You won’t need to run anything on your side, although the GitHub repository can be found here incl. instructions to run.

Components of the AI Ecosystem

Data Architecture Setup

Data Storage: Datalake where the raw data will reside (whether unstructured, semi-structured, or structured) to ensure its fidelity as well as data warehouse for more efficient querying.
Data Integration: Using an orchestrator, we’ll develop ELT pipelines to ingest data from fragmented sources into one place e.g. Data Lake, as well as leverage dimensional data modeling / OLAP cubes (facts & dimensions) in our data warehouse to ensure the data is well structured and consistent
Business Intelligence: Develop interactive reports and dashboards for analyzing the data more visually.
Data Governance: We establish processes for capturing metadata to provide more context for discovery, lineage, and quality monitoring, and compliance (access control, data encryption & anonimization, audit trails…)

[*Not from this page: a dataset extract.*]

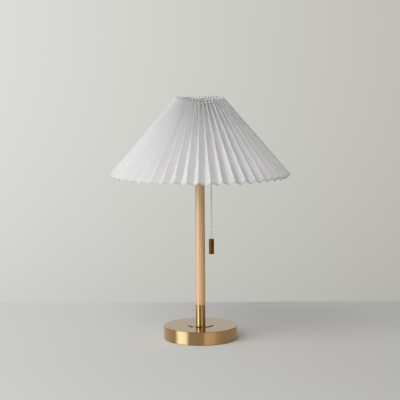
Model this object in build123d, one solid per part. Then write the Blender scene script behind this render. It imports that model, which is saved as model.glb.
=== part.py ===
"""Table lamp: round weighted brass base, wooden stem, accordion-pleated cone shade and pull-chain switch.

Millimetres. +Z is up and the origin is the centre of the base's underside. The chain hangs at +X,
the front is -Y and the cable inlet is at the back, +Y.
"""

import os
from math import cos, hypot, pi, radians, sin

from build123d import *

# Base: a spun brass cup over an iron weight, on a felt pad.
BASE_R = 72.5
BASE_TOP = 26.0
BASE_WALL = 2.0
BASE_CHAMFER = 1.1
PAD_R = 66.0
PAD_T = 1.0
PLATE_T = 1.5
WEIGHT_R = 69.5
RECESS_R = 14.0
RECESS_TOP = 15.0
CHANNEL_W = 9.0
CHANNEL_TOP = 16.0
SCREW_CIRCLE = 50.0
SCREW_R = 1.5
SCREW_HEAD_R = 2.9
SCREW_L = 10.0
SCREW_SLOT = (2.0, 0.4, 0.8)
BUSH_Z = 12.0
BUSH_BORE_R = 3.2
BUSH_SHANK_R = 5.0
BUSH_FLANGE_R = 6.5
BUSH_OUT = 2.7
BUSH_GRIP = 5.0
BUSH_CHAMFER = 0.8
BUSH_POCKET_W = 15.0
BUSH_POCKET_Y = 63.0
BUSH_POCKET_TOP = 20.0

# Stem: everything is clamped on one hollow M10 rod.
ROD_R = 5.0
ROD_BORE_R = 3.9
ROD_HOLE_R = 5.1
ROD_BOTTOM = 7.5
ROD_TOP = 347.0
ROD_NUT_FLATS = 17.0
ROD_NUT_H = 5.0
WASHER_R = 10.0
WASHER_T = 1.5
STEM_R = 9.4
TENON_R = 7.0
TENON_L = 6.0
DISC_R = 25.0
DISC_T = 1.2
DISC_EDGE = 0.5
FERRULE_TOP = 67.0
STEM_TOP = 310.0
COLLAR_R = 12.5
COLLAR_LIP = 1.5
EDGE = 0.3

# Husk cup under the lampholder, which hides the switch.
CUP_Z = 316.0
CUP_TOP = 341.0
CUP_R = 31.0
CUP_WALL = 1.2
CUP_ROUND = 3.0
WIRE_HOLE_X = -14.0
WIRE_HOLE_R = 3.0

# E27 lampholder.
HOLDER_R = 19.5
FLANGE_R = 23.0
FLANGE_T = 2.0
HOLDER_Z = 356.0
HOLDER_TOP = 382.0
HOLDER_WALL = 1.5
HOLDER_FLOOR = 4.0
HOLDER_EDGE = 0.6
CAP_BOSS_R = 9.0
CAP_BOSS_H = 3.8
CAP_SHOULDER = 7.3
TERMINAL_X = 9.0
TERMINAL_DEPTH = 5.0
CONTACT_R = 3.0
CONTACT_H = 1.4
SHELL_R = 14.2
SHELL_BORE_R = 13.4
THREAD_PITCH = 3.6
THREAD_DEPTH = 0.55

# Bulb, A60 with an E27 cap.
BULB_Z = 361.9
BULB_L = 104.0
GLASS_R = 30.0
GLASS_T = 1.0
CAP_R = 13.05
NECK_R = 12.9
NECK_TURN = 42.0
TIP_R = 4.5
TIP_H = 1.5
INSULATOR_R = 10.5
INSULATOR_TOP = 4.6
CAP_WALL = 1.15
CAP_TOP = 26.1
FILAMENTS = 4
FILAMENT_R = 0.8

# Pull chain and its canopy switch.
CHAIN_X = 22.0
BEAD_R = 1.6
LINK_R = 0.5
SWING_Z = 307.5
BEAD_GAP = 0.3
KNOB_R = 5.0
KNOB_TOP = 196.7
KNOB_BOTTOM = 167.2
PIVOT_X = 12.0
PIVOT_Z = 331.0
ARM_L = 10.45
ARM_TILT = 22.5
AXLE_R = 1.25
RUNNING = 0.05
BOX_X0, BOX_X1 = 5.7, 27.5
BOX_Y = 7.0
BOX_TOP = 340.0
BOX_WALL = 1.2
BOX_ROUND = 2.0
COVER_SCREWS_X = (8.6, 25.0)
COVER_SCREW_Z = 337.0
COVER_SCREW_R = 1.0
COVER_SCREW_HEAD_R = 1.9
BOSS_R = 1.6
AXLE_SEAT = 0.6
LEVER_TOP, LEVER_BOTTOM = -2.2, -3.8
LEVER_HALF_W = 1.2
FORK_HALF_W = 2.5
FORK_SLOT = 1.8
RATCHET_TEETH = 8
RATCHET_R = 5.0
RATCHET_ROOT_R = 3.9
RATCHET_UNDERCUT = 6.0
RATCHET_Y = (1.6, 3.6, 5.2)
HUB_R = 3.0
SPRING_R = 2.4
SPRING_WIRE_R = 0.3
SPRING_PITCH = 0.7
SPRING_L = 2.8
BLADES_X = (8.1, 15.5)
BLADE_T = 0.4
BLADE_Y = (3.9, 5.3)
TERMINALS_X = (12.0, 19.0)
TERMINAL_SIZE = 4.0
TERMINAL_Z = (326.0, 332.0)
NIPPLE_R = 4.0
NIPPLE_BORE_R = 2.2
NIPPLE_BOTTOM = 310.0
NIPPLE_TOP = 320.0
SOCKET_R = 5.0
SWITCH_WASHER_R = 5.8
SWITCH_WASHER_T = 0.8
SWITCH_NUT_FLATS = 11.0
SWITCH_NUT_H = 1.6
BELL_R = 5.2
BELL_LIP_R = 5.6
BELL_MOUTH_R = 4.2
BELL_THROAT_R = 2.4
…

Model Development & Deployment

Model Development / Experimentation: using a sandbox environment for exploratory data analysis, feature engineering, model selection and fine-tuning, as well as tooling to track model runs and performance gains over time.
Model Serving & Deployment: packaging and versioning the model, serving and deploying with containerization platforms or specialized cloud tooling in order to expose API endpoints or use in batch processing.
Workflow Orchestration: encapsulation those steps in CI/CD pipelines or other orchestrators.
Monitoring: Track performance metrics to detect degradation, alongside explainability tools to understand model behaviour. A/B testing possible and governance frameworks as well.

Here is a table summarizing the main area and techs we can use (bolded the ones we’ll use)

Area	Categpry	Tools
Data Architecture Setup	Data Storage	MinIO, Amazon S3, Google Cloud Storage, Azure Blob Storage, Hadoop (HDFS)
	Data Warehouse	Snowflake, Google BigQuery, Amazon Redshift, Azure Synapse Analytics, Postgres, MySQL
	Data Integration	Apache Airflow, Apache Nifi, Talend, StreamSets
	Business Intelligence	Power BI, Tableau, Looker, Plotly Dash
	Data Governance	OpenMetadata, Great Expectations, Apache Atlas, DataHub, Collibra, IBM InfoSphere
Model Development and Deployment	Model Development & Experimentation	Jupyter Notebooks, MLFlow, TensorBoard
	Model Serving & Deployment	Flask, FastAPI, Docker
ML Orchestration	Workflow Orchestration	Jenkins, GitLab CI, GitHub Actions, Apache Airflow, Kubeflow, MLflow
Model Monitoring	Performance Monitoring	Prometheus, Grafana, TensorBoard
	Explainability and Interpretability	SHAP, Lime, Alibi
Infra & Misc.	Container Orchestration	Kubernetes, Docker Swarm, Amazon ECS
	Infrastructure as Code	Terraform, AWS CloudFormation, Azure ARM
	Collaboration and Documentation	Confluence, GitHub Wiki, Sphinx, MkDocs

Areas of improvements:

Will add support for more models for Customer Lifetime Value, Customer Churn, Customer Segmentation, and Cohort Analysis that we’ll integrate in a dashboard. We’ll also be developing a recommendation engine to retrieve appropriate products based on a key search, as well as recommend customers relevant products to them.
Add in observability for ML (e.g. Prometheus) and Data (e.g. OpenMetadata)
Cluster orchestration to allow for scalability (e.g. Kubernetes) and Infrastructure as Code for replication (e.g. Terraform)